The required output is a word-for-word copy of the lines from the line bearing "outline.append((inner, lid_corner_radius))" through the line bearing "for node in", inclusive, and no other lines.

━━━━━━

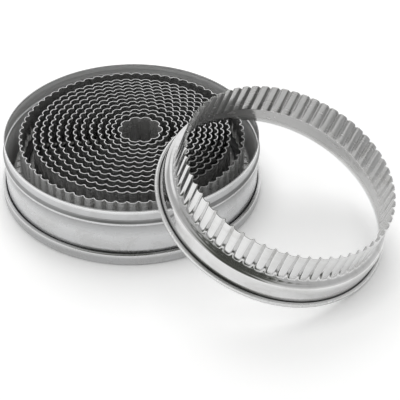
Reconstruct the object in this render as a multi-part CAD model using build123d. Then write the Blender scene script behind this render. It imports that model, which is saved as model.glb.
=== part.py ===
from build123d import *
import os
from math import cos, degrees, hypot, pi, radians, sin, tan

# Driving dimensions in millimetres.
# The set is a family of fluted round cutters that nest in a tin, each a fixed step wider than the last.
cutter_count = 14
smallest_cut_radius = 11.5
largest_cut_radius = 57.5
cutter_height = 29.8
cutter_sheet = 0.35
flute_depth = 1.55

# Flutes round each cutter: the smallest has its own count, the others gain the same number each.
smallest_flutes = 10
second_flutes = 17
added_flutes = 4

# Grip end of a cutter: a rolled bead, a plain band, and a shoulder that sweeps in under the flutes.
band_step = 3.6
bead_width = 2.4
bead_height = 2.6
band_top = 11.8
ledge_rise = 1.1
crest_clearance = 0.1
flute_fade_height = 16.6
bead_outline_shares = ((0.7, 0.0), (1.0, 0.45), (0.75, 0.9))

# Flat sides round the turned shapes.
wide_sides = 24
narrow_sides = 16
narrow_below_radius = 30.0
tin_sides = 36

# Tin: a wall with a hemmed rim and a holding bead, and a separate floor disc.
tin_sheet = 0.3
tin_play = 0.9
rim_above_edges = 1.0
hem_height = 3.0
wall_bead_drop = 6.4
wall_bead_height = 3.2
wall_bead_proud = 0.7
tin_corner_radius = 1.5
wall_flange_width = 4.0
floor_edge_play = 0.2

# Lid, lying upturned under the tin, with its raw edge rolled inward.
lid_sheet = 0.35
lid_play = 0.3
lid_roll_width = 1.8
lid_roll_height = 1.6
lid_height = 6.6
lid_corner_radius = 1.2
lid_roll_outline_shares = ((0.0, 0.6), (0.28, 0.12), (0.5, 0.0), (0.72, 0.12), (1.0, 0.6), (0.7, 1.0))

# The second widest cutter lies loose, and is a little narrower than the even steps would make it.
loose_number = cutter_count - 1
loose_narrower_by = 0.86

# Where the loose cutter leans: its distance and direction from the tin, and its gap above the rim.
loose_distance = 82.7
loose_direction_deg = -34.5
rim_gap = 0.4

# Where each nested cutter has settled, as shares of the room that it has in the next wider one.
running_gap = 0.3
settle_shares = {
    14: (0.25, 0.1),
    12: (-0.02, 0.2),
    11: (0.3, 0.85),
    10: (0.65, 0.72),
    9: (0.68, 0.68),
    8: (0.8, 0.5),
    7: (0.75, 0.6),
    6: (0.42, 0.32),
    5: (0.85, 0.38),
    4: (0.95, 0.18),
    3: (0.5, -0.65),
    2: (-0.7, 0.6),
    1: (-0.2, -0.85),
}

# Derived sizes.
size_step = (largest_cut_radius - smallest_cut_radius) / (cutter_count - 1)
corner_share = 1 - cos(radians(45))
tin_floor_top = lid_sheet + 2 * tin_sheet
edge_height = tin_floor_top + cutter_height
rim_height = edge_height + rim_above_edges
hem_radius = largest_cut_radius + band_step + bead_width + tin_play
tin_radius = hem_radius + 2 * tin_sheet
lid_radius = tin_radius + lid_play + lid_roll_width


def cut_radius(number):
    """Radius over the flute crests of one cutter, counted from the smallest."""
    stepped = smallest_cut_radius + (number - 1) * size_step
    return stepped - loose_narrower_by if number == loose_number else stepped


def flute_count(number):
    """Number of flutes round one cutter."""
    if number == 1:
        return smallest_flutes
    return second_flutes + (number - 2) * added_flutes


def side_count(number):
    """Flat sides round the grip end of one cutter."""
    if cut_radius(number) < narrow_below_radius:
        return narrow_sides
    return wide_sides


def round_row(radius, height, sides):
    """Corners of a regular polygon about the Z axis."""
    turns = [2 * pi * i / sides for i in range(sides)]
    return [Vector(radius * cos(t), radius * sin(t), height) for t in turns]


def wave_row(crest_radius, flutes, inset, height):
    """Corners of the fluted outline, moved inward by the inset at right angles to its flanks."""
    half_turn = pi / flutes
    valley_radius = crest_radius - flute_depth
    run = valley_radius * cos(half_turn) - crest_radius
    rise = valley_radius * sin(half_turn)
    normal_x = rise / hypot(run, rise)
    normal_y = -run / hypot(run, rise)
    reach = crest_radius * normal_x - inset
    inner_crest = reach / normal_x
    inner_valley = reach / (normal_x * cos(half_turn) + normal_y * sin(half_turn))
    row = []
    for i in range(flutes):
        for radius, turn in ((inner_crest, 2 * i), (inner_valley, 2 * i + 1)):
            angle = turn * half_turn
            row.append(Vector(radius * cos(angle), radius * sin(angle), height))
    return row


def flat_face(corners):
    """Flat face with the given corners."""
    return Face(Wire.make_polygon(corners, close=True))


def skin_over(rows, closed=False):
    """Solid whose flat sides join each row of corners to the next, capped or closed on itself."""
    pairs = list(zip(rows, rows[1:]))
    if closed:
        pairs.append((rows[-1], rows[0]))
    faces = []
    for low, high in pairs:
        for i in range(len(low)):
            j = (i + 1) % len(low)
            faces.append(flat_face([low[i], low[j], high[j], high[i]]))
    if not closed:
        faces.append(flat_face(rows[0]))
        faces.append(flat_face(rows[-1]))
    return Solid(Shell(faces))


def turned(outline, sides, closed=False):
    """Turned shape with flat sides from an outline of (radius, height) points."""
    return skin_over([round_row(radius, height, sides) for radius, height in outline], closed)


def cutter(number):
    """One cutter standing on its bead, with its cutting edge up, thinning to a sharp edge."""
    crest = cut_radius(number)
    valley = crest - flute_depth
    flutes = flute_count(number)
    sides = side_count(number)
    flat_reach = cos(pi / sides)
    band_inner = crest + band_step
    ledge_top = band_top + ledge_rise
    fade_radius = valley - cutter_sheet / 2

    outline = [(band_inner + w * bead_width, h * bead_height) for w, h in bead_outline_shares]
    outline.append((band_inner + cutter_sheet, bead_height))
    outline.append((band_inner + cutter_sheet, band_top))
    outline.append((crest / flat_reach + crest_clearance, ledge_top))
    outline.append((fade_radius, flute_fade_height))
    body = turned(outline, sides)
    body += skin_over([wave_row(crest, flutes, 0, z) for z in (band_top, cutter_height)])

    hollow_outline = [
        (band_inner, -bead_height),
        (band_inner, band_top - cutter_sheet),
        ((crest - cutter_sheet) / flat_reach + crest_clearance, ledge_top - cutter_sheet),
        (fade_radius - cutter_sheet, flute_fade_height),
    ]
    hollow = turned(hollow_outline, sides)
    low_wave = wave_row(crest, flutes, cutter_sheet, band_top - bead_height)
    hollow += skin_over([low_wave, wave_row(crest, flutes, 0, cutter_height)])
    return body - hollow


def settle_room(number, outer_number):
    """How far a cutter can lie off the centre of the wider one round it."""
    if outer_number is None:
        return tin_play - running_gap
    return (outer_number - number) * size_step - bead_width - running_gap


def nest_places():
    """Centre of each nested cutter, worked out from the tin inward."""
    places = {}
    x, y = 0.0, 0.0
    outer_number = None
    for number in sorted(settle_shares, reverse=True):
        room = settle_room(number, outer_number)
        x += settle_shares[number][0] * room
        y += settle_shares[number][1] * room
        places[number] = (x, y)
        outer_number = number
    return places


def leaning_height(lean, number):
    """Height of the bead's foot centre when the leaning cutter's lowest corner is on the table."""
    band_inner = cut_radius(number) + band_step
    drops = [
        (band_inner + w * bead_width) * sin(lean) - h * bead_height * cos(lean)
        for w, h in bead_outline_shares
    ]
    return max(drops)


def gap_over_rim(lean, number):
    """Least height of the leaning cutter's foot above the tin's rim where they cross."""
    foot_radius = (cut_radius(number) + band_step) * cos(pi / side_count(number))
    a = 1 / cos(lean) ** 2 - 1
    b = -2 * loose_distance / cos(lean) ** 2
    c = (loose_distance / cos(lean)) ** 2 + tin_radius ** 2 - foot_radius ** 2
    crossing = (-b - (b * b - 4 * a * c) ** 0.5) / (2 * a)
    foot_height = leaning_height(lean, number) - (crossing - loose_distance) * tan(lean)
    return foot_height - rim_height


def lean_angle(number):
    """Lean at which the loose cutter rests on the table and on the rim, by halving."""
    low, high = radians(5), radians(45)
    for _ in range(40):
        middle = (low + high) / 2
        if gap_over_rim(middle, number) < rim_gap:
            low = middle
        else:
            high = middle
    return (low + high) / 2


def loose_cutter(number):
    """The loose cutter, leaning away from the tin with its bead on the rim and on the table."""
    direction = radians(loose_direction_deg)
    lean = lean_angle(number)
    reach = (cos(direction) * loose_distance, sin(direction) * loose_distance)
    tilt = Rot(0, 0, loose_direction_deg) * Rot(0, degrees(lean), 0)
    leaning = tilt * Rot(0, 0, 180 / side_count(number)) * cutter(number)
    on_table = -leaning.bounding_box().min.Z
    return Pos(reach[0], reach[1], on_table) * leaning


def tin_wall():
    """Wall of the tin: turned-under flange, rounded foot, holding bead and hemmed rim."""
    foot = lid_sheet
    inner = tin_radius - tin_sheet
    inner_corner = tin_corner_radius - tin_sheet
    bead_middle = rim_height - wall_bead_drop
    bead_low = bead_middle - wall_bead_height / 2
    bead_high = bead_middle + wall_bead_height / 2
    flange_radius = tin_radius - tin_corner_radius - wall_flange_width
    outline = [
        (flange_radius, foot),
        (tin_radius - tin_corner_radius, foot),
        (tin_radius - corner_share * tin_corner_radius, foot + corner_share * tin_corner_radius),
        (tin_radius, foot + tin_corner_radius),
        (tin_radius, bead_low),
        (tin_radius + wall_bead_proud, bead_middle),
        (tin_radius, bead_high),
        (tin_radius, rim_height),
        (hem_radius, rim_height),
        (hem_radius, rim_height - hem_height),
        (inner, rim_height - hem_height),
        (inner, bead_high),
        (inner + wall_bead_proud, bead_middle),
        (inner, bead_low),
        (inner, foot + tin_corner_radius),
        (inner - corner_share * inner_corner, foot + tin_sheet + corner_share * inner_corner),
        (tin_radius - tin_corner_radius, foot + tin_sheet),
        (flange_radius, foot + tin_sheet),
    ]
    return turned(outline, tin_sides, closed=True)


def tin_floor():
    """Floor disc that lies on the wall's turned-under flange."""
    disc_radius = tin_radius - tin_corner_radius - floor_edge_play
    seat = lid_sheet + tin_sheet
    return turned([(disc_radius, seat), (disc_radius, seat + tin_sheet)], tin_sides)


def lid():
    """Upturned lid: flat panel, short skirt, and an edge rolled inward to hug the tin."""
    roll_foot = lid_height - lid_roll_height
    inner = lid_radius - lid_sheet
    inner_corner = lid_corner_radius - lid_sheet
    outline = [
        (lid_radius - lid_corner_radius, 0),
        (lid_radius - corner_share * lid_corner_radius, corner_share * lid_corner_radius),
        (lid_radius, lid_corner_radius),
    ]
    for inward, down in lid_roll_outline_shares:
        outline.append((lid_radius - inward * lid_roll_width, lid_height - down * lid_roll_height))
    outline.append((inner, roll_foot))
    outline.append((inner, lid_corner_radius))
    outline.append((inner - corner_share * inner_corner, lid_sheet + corner_share * inner_corner))
    outline.append((lid_radius - lid_corner_radius, lid_sheet))
    return turned(outline, tin_sides)


def save(solid, name):
    """Write one node's STEP file."""
    export_step(solid, os.path.join("parts", name + ".step"))


os.makedirs("parts", exist_ok=True)
save(lid(), "lid")
save(tin_wall(), "tin_wall")
save(tin_floor(), "tin_floor")
for cutter_number, place in nest_places().items():
    standing = Pos(place[0], place[1], tin_floor_top) * cutter(cutter_number)
    save(standing, f"cutter_{cutter_number:02d}")
save(loose_cutter(loose_number), f"cutter_{loose_number:02d}")
print("loose cutter leans by", round(degrees(lean_angle(loose_number)), 2), "degrees")
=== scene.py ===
"""Builds the looks of a tin of nested fluted biscuit cutters round its fixed CAD frame."""

import math
import random

import bpy
import numpy as np
from bpy.props import FloatProperty, FloatVectorProperty, IntProperty, PointerProperty
from mathutils import Matrix, Vector


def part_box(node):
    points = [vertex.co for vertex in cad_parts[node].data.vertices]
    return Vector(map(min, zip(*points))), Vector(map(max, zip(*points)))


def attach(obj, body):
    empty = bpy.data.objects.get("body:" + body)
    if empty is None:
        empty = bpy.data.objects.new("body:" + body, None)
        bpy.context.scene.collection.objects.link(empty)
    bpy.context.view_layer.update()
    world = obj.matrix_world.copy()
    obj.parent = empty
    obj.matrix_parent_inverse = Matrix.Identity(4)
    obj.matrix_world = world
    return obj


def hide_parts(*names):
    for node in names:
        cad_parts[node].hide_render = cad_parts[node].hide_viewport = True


bl_info = {
    "name": "Fluted biscuit cutters",
    "version": (1, 0, 0),
    "blender": (4, 5, 0),
    "location": "3D View > Sidebar > Cutters",
    "description": "Makes nested fluted cutters in a tin, its lid, a loose cutter and a studio",
    "category": "Add Mesh",
}

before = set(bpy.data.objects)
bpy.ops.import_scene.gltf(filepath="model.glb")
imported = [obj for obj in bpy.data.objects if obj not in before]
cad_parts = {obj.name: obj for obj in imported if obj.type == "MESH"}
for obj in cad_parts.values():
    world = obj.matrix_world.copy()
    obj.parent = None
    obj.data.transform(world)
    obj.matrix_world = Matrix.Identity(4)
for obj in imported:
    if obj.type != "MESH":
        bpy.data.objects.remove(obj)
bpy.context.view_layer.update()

MM = 0.001

# The cutters are counted from the smallest.
CUTTER_COUNT = 14
LOOSE_NUMBER = 13

# Places from a crest to the middle of its valley, as shares, closer together in the valley.
HALF_FLUTE = (0.0, 0.3, 0.48, 0.62, 0.73, 0.83, 0.92)
FLUTE_STEPS = 2 * len(HALF_FLUTE)
UNEVEN_DEPTH = 0.08
NARROW_GROOVES = 3.2
BROAD_GROOVES = 2.1
GROOVE_BLEND = 0.1 * MM
LOOSE_TURN = math.radians(7.5)

# Steps up the tin's holding bead: a short step, a flat face and a long upper flank. Each is
# a height and a reach, as shares of the bead's own, and the painted shade of its outside: a
# dark line at the foot and a dark upper flank, standing in for the shade and dark reflections
# there, and a little darker above.
HOLDING_BEAD = (
    (-1.0, 0.0, -0.2), (-0.96, 0.08, -0.8), (-0.9, 0.5, 0.0), (-0.84, 0.82, 0.0),
    (-0.74, 0.92, 0.0), (-0.55, 0.98, 0.0), (-0.3, 1.0, 0.0), (-0.18, 0.95, 0.0),
    (-0.06, 0.8, -0.5), (0.1, 0.55, -0.5), (0.28, 0.25, -0.5), (0.45, 0.0, -0.5),
    (0.58, -0.15, -0.5), (0.7, -0.21, -0.5), (0.82, -0.16, -0.5), (0.92, -0.05, -0.15),
    (1.0, 0.0, -0.15),
)
WALL_ROWS = (5 * MM, 9 * MM, 16 * MM)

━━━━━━

**Answer below**
    outline.append((inner, lid_corner_radius))
    outline.append((inner - corner_share * inner_corner, lid_sheet + corner_share * inner_corner))
    outline.append((lid_radius - lid_corner_radius, lid_sheet))
    return turned(outline, tin_sides)


def save(solid, name):
    """Write one node's STEP file."""
    export_step(solid, os.path.join("parts", name + ".step"))


os.makedirs("parts", exist_ok=True)
save(lid(), "lid")
save(tin_wall(), "tin_wall")
save(tin_floor(), "tin_floor")
for cutter_number, place in nest_places().items():
    standing = Pos(place[0], place[1], tin_floor_top) * cutter(cutter_number)
    save(standing, f"cutter_{cutter_number:02d}")
save(loose_cutter(loose_number), f"cutter_{loose_number:02d}")
print("loose cutter leans by", round(degrees(lean_angle(loose_number)), 2), "degrees")
=== scene.py ===
"""Builds the looks of a tin of nested fluted biscuit cutters round its fixed CAD frame."""

import math
import random

import bpy
import numpy as np
from bpy.props import FloatProperty, FloatVectorProperty, IntProperty, PointerProperty
from mathutils import Matrix, Vector


def part_box(node):
    points = [vertex.co for vertex in cad_parts[node].data.vertices]
    return Vector(map(min, zip(*points))), Vector(map(max, zip(*points)))


def attach(obj, body):
    empty = bpy.data.objects.get("body:" + body)
    if empty is None:
        empty = bpy.data.objects.new("body:" + body, None)
        bpy.context.scene.collection.objects.link(empty)
    bpy.context.view_layer.update()
    world = obj.matrix_world.copy()
    obj.parent = empty
    obj.matrix_parent_inverse = Matrix.Identity(4)
    obj.matrix_world = world
    return obj


def hide_parts(*names):
    for node in names:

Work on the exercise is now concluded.